Jacobian for RNN state wrt. previous state

Hi! I have RNN outputs h of shape [T, N], and I’m trying to compute the Jacobian of h(t+1) with respect to the previous state h(t) (the eigenvalues of such Jacobians are related to chaoticity of the dynamics).

Here’s the code:

def jacobian(h):
    """Compute the Jacobian of an RNN state vector h(t+1) with respect to h(t) for each t.

    :param h: shape [T, N]; output from an RNN
    :return: tensor of Jacobian matrices of shape [T-1, N, N]
    """
    T, N = h.shape
    J = []
    for t in range(T-1):
        J_t = []
        for n in range(N):
            J_t.append(grad(h[t+1, n], h[t]))
        J_t = torch.stack(J_t)  # [N, N]
        J.append(J_t)

    J = torch.stack(J)  # [T-1, N, N]

    return J

However, running this I get RuntimeError: One of the differentiated Tensors appears to not have been used in the graph. Set allow_unused=True if this is the desired behavior. and trying with allow_unused=True just gives Nones as the gradients…

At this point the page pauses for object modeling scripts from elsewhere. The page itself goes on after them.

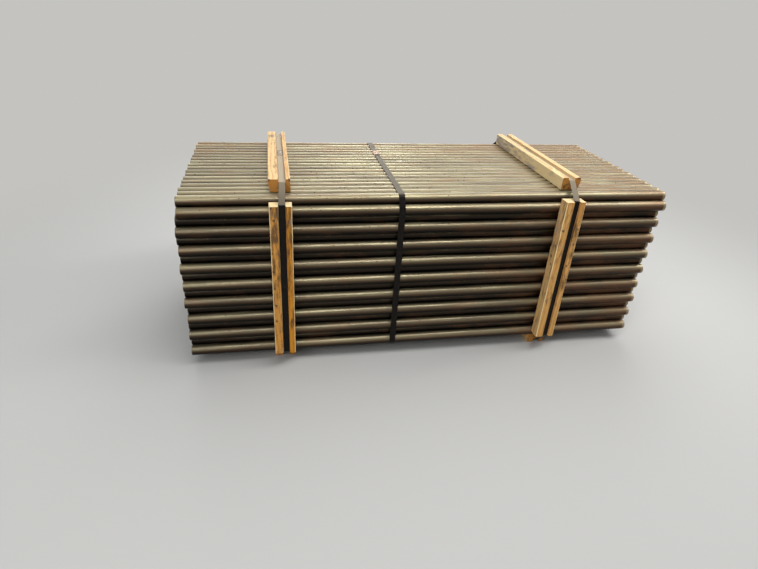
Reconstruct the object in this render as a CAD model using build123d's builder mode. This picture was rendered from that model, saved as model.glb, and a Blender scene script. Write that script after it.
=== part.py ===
"""A strapped bundle of plain-end steel pipes on grooved wooden battens.

The pipes run along X and nest in rows, so the bundle's section is a honeycomb.
Two frames of four grooved battens and three flat steel straps hold the rows together.
The front of the bundle faces -Y, and the bottom battens stand on Z = 0.
"""

import os
from collections import namedtuple
from math import pi, sin, sqrt

from build123d import *

# Pipes: 1 inch nominal, schedule 40, cut 5 feet long
pipe_od = 33.4
pipe_wall = 3.38
pipe_length = 1524.0
nest_gap = 0.1
row_count = 18
full_row_count = 19
core_web = 5.0

# Flat sides that stand for a round, few because there are 333 pipes
pipe_side_count = 16
hidden_side_count = 8
bore_side_count = 6

# Pipes whose bores are exactly round: places in the top row, and rows of the front face
round_bore_places = (0, 2, 5, 8, 11, 14, 17)
round_bore_rows = (0, 2, 5, 11, 14)

# How far the cut ends wander, and how far the two top rows have slid along
end_wander = 2.0
wander_steps = (0, 1, -0.6, 0.4, -1, 0.7, -0.3)
wander_row_steps = 3
top_slide = 9.0
slid_rows = 2

# Battens: dressed 2 by 3 inch timber with a strap groove in the outer face
batten_width = 63.5
batten_thickness = 38.1
batten_ease = 2.0
groove_depth = 8.0
groove_clearance = 0.6
seat_gap = 0.1
left_x = -474.0
right_x = 419.0
right_top_shift = 21.0

# Grooves off the middle of their battens
left_top_groove = 8.0
right_top_groove = 0.0
side_groove = 3.5

# Where each batten stops, measured from the bundle's own faces
top_inset_front = 54.0
top_inset_back = 20.0
bottom_inset_left = 33.0
bottom_inset_right = 17.0
front_drop = 10.0
back_drop = 20.0
side_rise = 22.0

# Bark edge that the saw left along one lower edge of each top batten
wane_width = 7.0
wane_height = 24.0

# Straps: 3/4 inch flat steel, with crimped seals
strap_width = 19.05
strap_thickness = 0.8
wrap_gap = 0.3
middle_strap_x = -118.0
seal_length = 45.0
seal_wall = 0.8
seal_gap = 0.1
seal_notch_width = 4.0
seal_notch_depth = 2.5
seal_notch_spacing = 20.0
tail_overhang = 12.0
left_seal_y = 40.0
middle_seal_y = 150.0
right_seal_y = 87.0

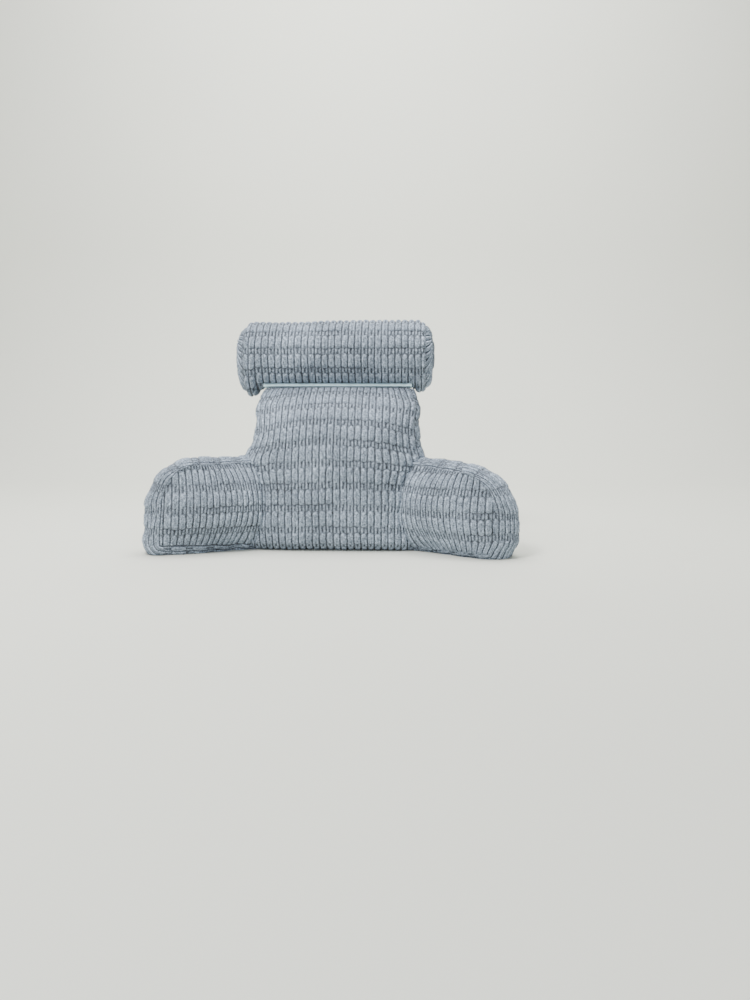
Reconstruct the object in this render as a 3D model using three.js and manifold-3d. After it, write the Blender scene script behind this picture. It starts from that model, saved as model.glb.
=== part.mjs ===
// A backrest pillow in ribbed plush: a wedge-shaped back, two splayed arms and a neck roll on a woven band.
// Millimetres. X runs to the viewer's right, Y from the front to the rear, Z up from the surface it stands on.
// The pieces are laid out from the front bottom edge of the back, and the whole is centred at the end.
import * as THREE from "three";
import { mergeVertices } from "three/addons/utils/BufferGeometryUtils.js";
import Module from "manifold-3d";

// The plush: ribs side by side, each a row of tall kernels with a band of short pile between them.
const RIB_PITCH = 17.5;
const RIB_HEIGHT = 5;
const ROW_PITCH = 54;
const BAND_LENGTH = 15;
const BAND_SHARE = 0.45;
const SEAM_DEPTH = 2.5;

// Where pieces meet or rest.
const GAP = 0.4;
const ROOM_SCALE = 1.004;
const FLAT_HEIGHT = 7;

// The back.
const BACK = {
  height: 418,
  ribs: 26,
  rows: 16,
  depthRibs: 4,
  rearLean: 0.227,
  baseDepth: 180,
  frontCrown: 8,
  rearCrown: 12,
  cornerPower: 7,
  sideThinning: 0.42,
  sidePower: 7,
  sideCrown: 9,
  straightShare: 0.62,
};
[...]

I guess I don’t really get the autograd that well… is something like this even possible?

EDIT: FYI I don’t need this to be differentiable… just want to look at the eigenvalues “post mortem”.

OK I’m thinking that instead of using all the already computed hs, I probably need to define both x(t) and h(t) as gradient-requiring inputs, then evolve to h(t+1) and take the gradient w.r.t. h(t) for each time step… can anyone confirm and/or help out a bit?